Gowanda School Board agrees to no tax increase

GOWANDA — Gowanda school officials have been able to hold the line on tax funds.

The Gowanda Central School 2019-20 budget had an anticipated $196,788 shortfall in March. At a recent school board meeting, Superintendent Dr. Robert Anderson was pleased to report that the March 31 passage of the state budget was good news for the district, though he is concerned about an uncertain future.

During the updated budget presentation prepared by Anderson and School Business Administrator Barbara Smith, Anderson explained that the state came through with additional aid in the amount of $132,849 for the district. “Barb and I went back through the budget and reduced multiple expenditure lines, shrinking the gap to zero,” Anderson announced. The proposed budget for the 2019-20 school year is now $31,973,420.

Anderson asked the board to think about the future and long-term goals for the district. “We’re building next year’s budget this year and using last year’s budget to help us now,” he explained. “Looking three to five years down the road, people are talking about a recession and the state is anticipating the revenues. We need to put ourselves in a position to guard against aid reductions that potentially could come mid year. It’s only happened once since I’ve been here.”

The superintendent discussed the importance of guarding against unforeseen cost increases, too. “With the new tax cap and the long-term implications, we’re getting squeezed,” he added. “Every year, even if we did nothing, there’s contractual increases and things outside our control that aren’t tied to any index.”

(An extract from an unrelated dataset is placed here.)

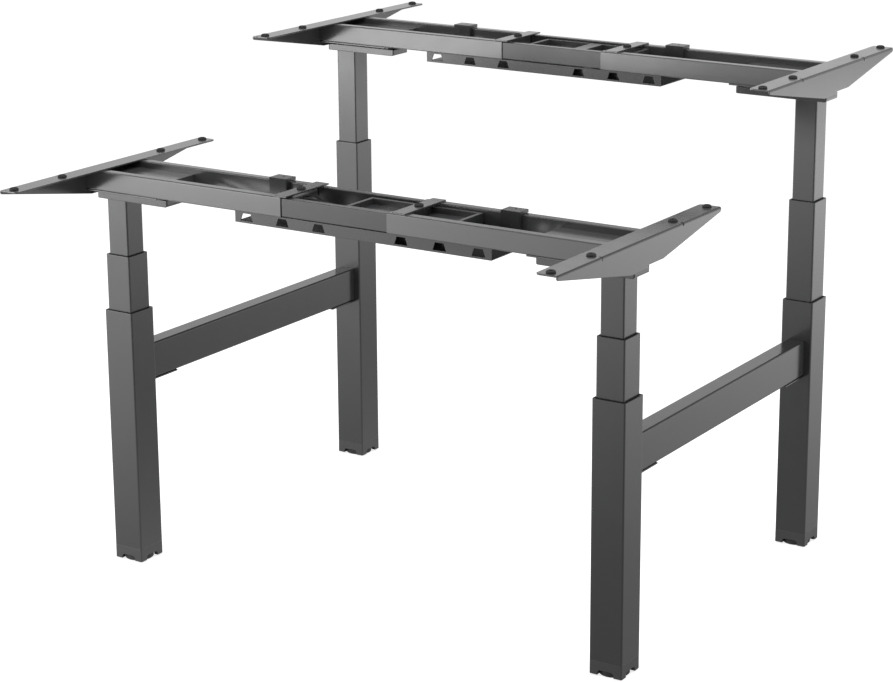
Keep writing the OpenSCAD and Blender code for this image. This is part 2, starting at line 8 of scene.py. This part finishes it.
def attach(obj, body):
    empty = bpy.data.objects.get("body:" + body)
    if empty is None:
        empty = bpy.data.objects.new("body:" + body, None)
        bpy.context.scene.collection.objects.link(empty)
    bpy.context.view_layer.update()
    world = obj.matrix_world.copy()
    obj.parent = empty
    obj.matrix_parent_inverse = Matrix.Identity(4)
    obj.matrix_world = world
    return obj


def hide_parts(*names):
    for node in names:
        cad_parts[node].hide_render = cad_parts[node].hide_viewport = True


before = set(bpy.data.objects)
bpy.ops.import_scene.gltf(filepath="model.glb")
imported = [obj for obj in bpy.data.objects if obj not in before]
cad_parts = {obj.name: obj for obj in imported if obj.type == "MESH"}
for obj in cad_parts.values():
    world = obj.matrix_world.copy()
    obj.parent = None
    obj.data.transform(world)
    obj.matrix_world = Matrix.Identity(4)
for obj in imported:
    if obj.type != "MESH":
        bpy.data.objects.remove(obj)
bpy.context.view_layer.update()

Anderson offered the board three options: no tax increase, a modest increase, or “other.” A 1% increase would create an additional tax revenue of $50,548 through an average taxpayer increase of $20.09 per $100,000 of assessed home value. A 1.5% increase would create an additional tax revenue of $75,686 through an average taxpayer increase of $30.14 per $100,000 of assessed home value. A 2% increase (the cap) would create an additional tax revenue of $100,915 through an average taxpayer increase of $40.18 per $100,000 of assessed home value.

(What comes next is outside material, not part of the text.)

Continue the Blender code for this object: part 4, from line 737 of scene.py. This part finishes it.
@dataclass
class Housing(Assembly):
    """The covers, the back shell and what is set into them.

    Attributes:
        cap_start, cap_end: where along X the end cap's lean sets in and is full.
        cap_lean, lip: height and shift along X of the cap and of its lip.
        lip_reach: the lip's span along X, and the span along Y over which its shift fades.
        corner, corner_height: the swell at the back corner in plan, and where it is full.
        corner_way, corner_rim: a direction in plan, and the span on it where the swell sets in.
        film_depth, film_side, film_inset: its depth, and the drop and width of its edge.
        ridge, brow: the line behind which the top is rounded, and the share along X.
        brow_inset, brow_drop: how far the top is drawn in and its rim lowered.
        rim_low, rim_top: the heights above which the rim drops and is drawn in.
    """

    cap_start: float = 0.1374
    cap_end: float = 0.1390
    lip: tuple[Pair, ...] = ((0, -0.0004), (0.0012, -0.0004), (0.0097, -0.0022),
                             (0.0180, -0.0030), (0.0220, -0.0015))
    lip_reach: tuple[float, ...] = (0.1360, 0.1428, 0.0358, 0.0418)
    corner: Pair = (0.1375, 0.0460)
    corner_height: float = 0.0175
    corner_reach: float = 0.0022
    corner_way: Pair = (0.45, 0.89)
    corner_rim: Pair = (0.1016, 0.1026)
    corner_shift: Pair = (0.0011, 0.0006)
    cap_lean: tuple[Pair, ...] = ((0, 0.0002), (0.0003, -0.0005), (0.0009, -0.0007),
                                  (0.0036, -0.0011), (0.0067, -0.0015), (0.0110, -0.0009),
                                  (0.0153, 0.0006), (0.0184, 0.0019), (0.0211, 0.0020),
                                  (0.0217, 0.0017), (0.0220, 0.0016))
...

Board member Mark Nephew expressed concern over the state budget language, which allows the Gov. Andrew Cuomo to reduce state aid mid year. “This happened in 2000-01 where we got hurt,” he recalled. “We had the reserves to cover it, but it was not fun to go through that process. But I think it is hard to talk about a tax increase when we’re getting an increase in funding…When I look at the district overall, I would much rather do a 1% increase this year and look at another 1% next year, rather than trying to push 2% on the out years.”

Board member Janet Vogtli pointed out possible negative responses. “People are going to misunderstand,” she said. “We can’t tell them there’s no reason for this because our budget, right now, is balanced. There’s no reason except for a rainy day.” She referenced the recent passage of the capital project, when district residents were informed would be no tax increase to fund the project. Though the capital project funds and the district budget are separate pools of money, “People were told ‘no tax increase,’ and that is going to hurt us,” Vogtli said.

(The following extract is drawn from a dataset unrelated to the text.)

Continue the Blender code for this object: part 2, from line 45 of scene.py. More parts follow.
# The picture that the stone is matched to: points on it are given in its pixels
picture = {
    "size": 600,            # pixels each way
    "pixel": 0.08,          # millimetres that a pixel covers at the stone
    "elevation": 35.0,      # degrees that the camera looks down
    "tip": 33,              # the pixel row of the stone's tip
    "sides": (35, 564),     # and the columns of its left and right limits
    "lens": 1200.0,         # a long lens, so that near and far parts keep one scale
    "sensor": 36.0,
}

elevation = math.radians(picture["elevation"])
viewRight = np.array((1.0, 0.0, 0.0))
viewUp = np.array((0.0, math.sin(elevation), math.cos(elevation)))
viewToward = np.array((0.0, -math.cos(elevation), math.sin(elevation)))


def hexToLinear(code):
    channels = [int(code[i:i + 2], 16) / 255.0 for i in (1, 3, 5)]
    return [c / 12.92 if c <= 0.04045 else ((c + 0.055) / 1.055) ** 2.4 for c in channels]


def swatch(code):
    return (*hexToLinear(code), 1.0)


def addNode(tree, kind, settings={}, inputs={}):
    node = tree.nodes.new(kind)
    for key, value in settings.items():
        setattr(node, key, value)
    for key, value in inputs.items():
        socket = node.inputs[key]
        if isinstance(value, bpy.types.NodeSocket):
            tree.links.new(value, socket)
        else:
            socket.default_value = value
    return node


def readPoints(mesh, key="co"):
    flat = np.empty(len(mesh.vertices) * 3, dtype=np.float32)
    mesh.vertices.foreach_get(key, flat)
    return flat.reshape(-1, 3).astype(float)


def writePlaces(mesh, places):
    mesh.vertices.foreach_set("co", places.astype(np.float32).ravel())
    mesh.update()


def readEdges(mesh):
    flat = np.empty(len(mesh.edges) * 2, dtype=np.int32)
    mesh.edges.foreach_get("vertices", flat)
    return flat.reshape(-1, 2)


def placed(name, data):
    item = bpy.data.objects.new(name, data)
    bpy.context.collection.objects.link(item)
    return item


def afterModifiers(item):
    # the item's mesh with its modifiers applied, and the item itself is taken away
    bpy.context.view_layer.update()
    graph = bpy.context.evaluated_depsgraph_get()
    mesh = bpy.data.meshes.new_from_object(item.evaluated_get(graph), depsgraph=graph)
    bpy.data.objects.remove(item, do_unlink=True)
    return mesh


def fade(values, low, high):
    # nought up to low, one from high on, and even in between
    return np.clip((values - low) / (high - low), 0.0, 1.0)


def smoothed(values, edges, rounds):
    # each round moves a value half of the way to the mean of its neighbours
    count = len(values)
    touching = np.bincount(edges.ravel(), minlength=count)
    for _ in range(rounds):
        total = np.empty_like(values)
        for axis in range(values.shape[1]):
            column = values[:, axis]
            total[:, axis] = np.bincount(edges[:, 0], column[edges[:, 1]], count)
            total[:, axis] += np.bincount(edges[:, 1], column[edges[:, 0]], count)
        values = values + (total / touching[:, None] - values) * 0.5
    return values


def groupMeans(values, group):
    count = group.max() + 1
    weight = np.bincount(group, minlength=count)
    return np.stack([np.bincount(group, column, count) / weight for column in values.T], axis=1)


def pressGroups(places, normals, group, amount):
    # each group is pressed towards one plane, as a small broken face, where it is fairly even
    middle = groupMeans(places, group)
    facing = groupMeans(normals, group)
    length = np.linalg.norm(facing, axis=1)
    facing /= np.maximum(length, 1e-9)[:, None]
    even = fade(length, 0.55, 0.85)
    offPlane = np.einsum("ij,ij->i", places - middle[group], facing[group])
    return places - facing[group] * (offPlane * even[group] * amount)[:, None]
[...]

Lynn Guzzetta, another board member, agreed with Vogtli, and noted the challenge of having to create a new budget if the proposed budget is defeated.

“I think what we need in our next newsletter is to share that the governor has put language in there that allows him to decrease state aid,” Vogtli said. “I think people should know what really happens and be transparent…The more information we give them, they’re going to trust us more.”

Board member Dan York agreed to be transparent with district residents in sharing the governor’s prerogative and the costs that could increase outside of the school’s control. “If we can show that we can balance the budget this year, then it’s a hard sell,” he stated.

Outgoing board member Cindy Sutherland noted, “I’d like to have a buffer so that if there is a decrease this year in funding that we don’t have to cut programs. But it’s an uncertainty, and I would also not like to have to bring a second budget back to be voted on. That costs money. If I was on the board, I don’t think that would be good for our community.”

Sutherland asked all board members, individually, to share their stance. Guzzetta, Vogtli, Barb Weston and York opted for zero tax increase; Nephew opted for 1%. Anderson thanked board members for their feedback and agreed to propose a budget with a zero percent tax increase for the May 21 budget vote.

The next meeting of the Gowanda Central School Board of Education is Wednesday, May 1 at 7 p.m. in the middle school library.